1977 Greater London Council election: Romford
| Party |  | Candidate | Votes | % | ±% |
|---|---|---|---|---|---|
|  | Conservative | Bernard Brook-Partridge | 15,189 | 62.82 |  |
|  | Labour | M. J. Spencer | 5,369 | 22.19 |  |
|  | Liberal | P. A. Longhorn | 1,590 | 6.57 |  |
|  | National Front | M. P. V. Caine | 1,392 | 5.76 |  |
|  | People and Agrarian Party | C. W. R. Goodwin | 352 | 1.45 |  |
|  | Communist | C. R. Harper | 300 | 1.24 |  |
| Turnout |  |  |  |  |  |
|  | Conservative hold |  | Swing |  |  |

===1981 election===
The sixth and final election to the GLC (and third using revised boundaries) was held on 7 May 1981. The electorate was 55,660 and one Conservative Party councillor was elected. The turnout was 44.5%. The councillor was elected for a four-year term, extended by an extra year by the Local Government (Interim Provisions) Act 1984, ahead of the abolition of the council.
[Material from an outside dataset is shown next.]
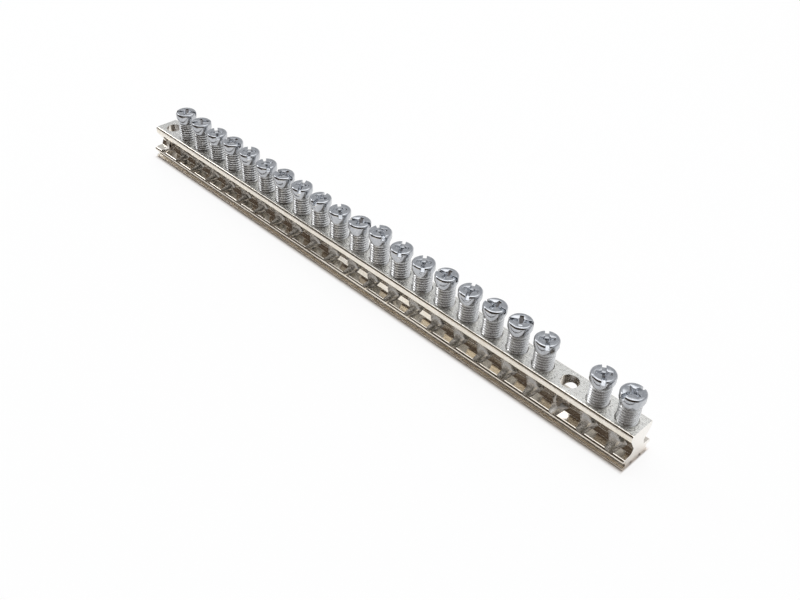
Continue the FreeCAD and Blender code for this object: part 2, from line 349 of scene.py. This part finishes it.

1981 Greater London Council election: Romford
| Party |  | Candidate | Votes | % | ±% |
|---|---|---|---|---|---|
|  | Conservative | Bernard Brook-Partridge | 12,041 | 48.64 |  |
|  | Labour | Jack Hoepelman | 9,029 | 36.48 |  |
|  | Liberal | Pauline A. Longhorn | 3,123 | 12.62 |  |
|  | National Front | Madeline P. Caine | 562 | 2.27 |  |
| Turnout |  |  |  |  |  |
|  | Conservative hold |  | Swing |  |  |

===1985 by-election===
A by-election was held on 11 July 1985, following the resignation of Bernard Brook-Partridge. The by-election coincided with others in Putney and Vauxhall. The electorate was 56,587 and one Conservative Party councillor was elected. The turnout was 29.5%.

Romford by-election, 1985
| Party |  | Candidate | Votes | % | ±% |
|---|---|---|---|---|---|
|  | Conservative | Bob Neill | 7,122 | 42.70 |  |
|  | Labour | Gillian Hannah-Rogers | 4,793 | 28.74 |  |
|  | Liberal Alliance Focus Team | Pauline Longhorn | 4,332 | 25.98 |  |
|  | Ecology | Diane Burgess | 431 | 2.58 |  |
| Turnout |  |  |  |  |  |
|  | Conservative hold |  | Swing |  |  |

Bob Neill would be elected in 2000 to the London Assembly from the Bexley and Bromley constituency.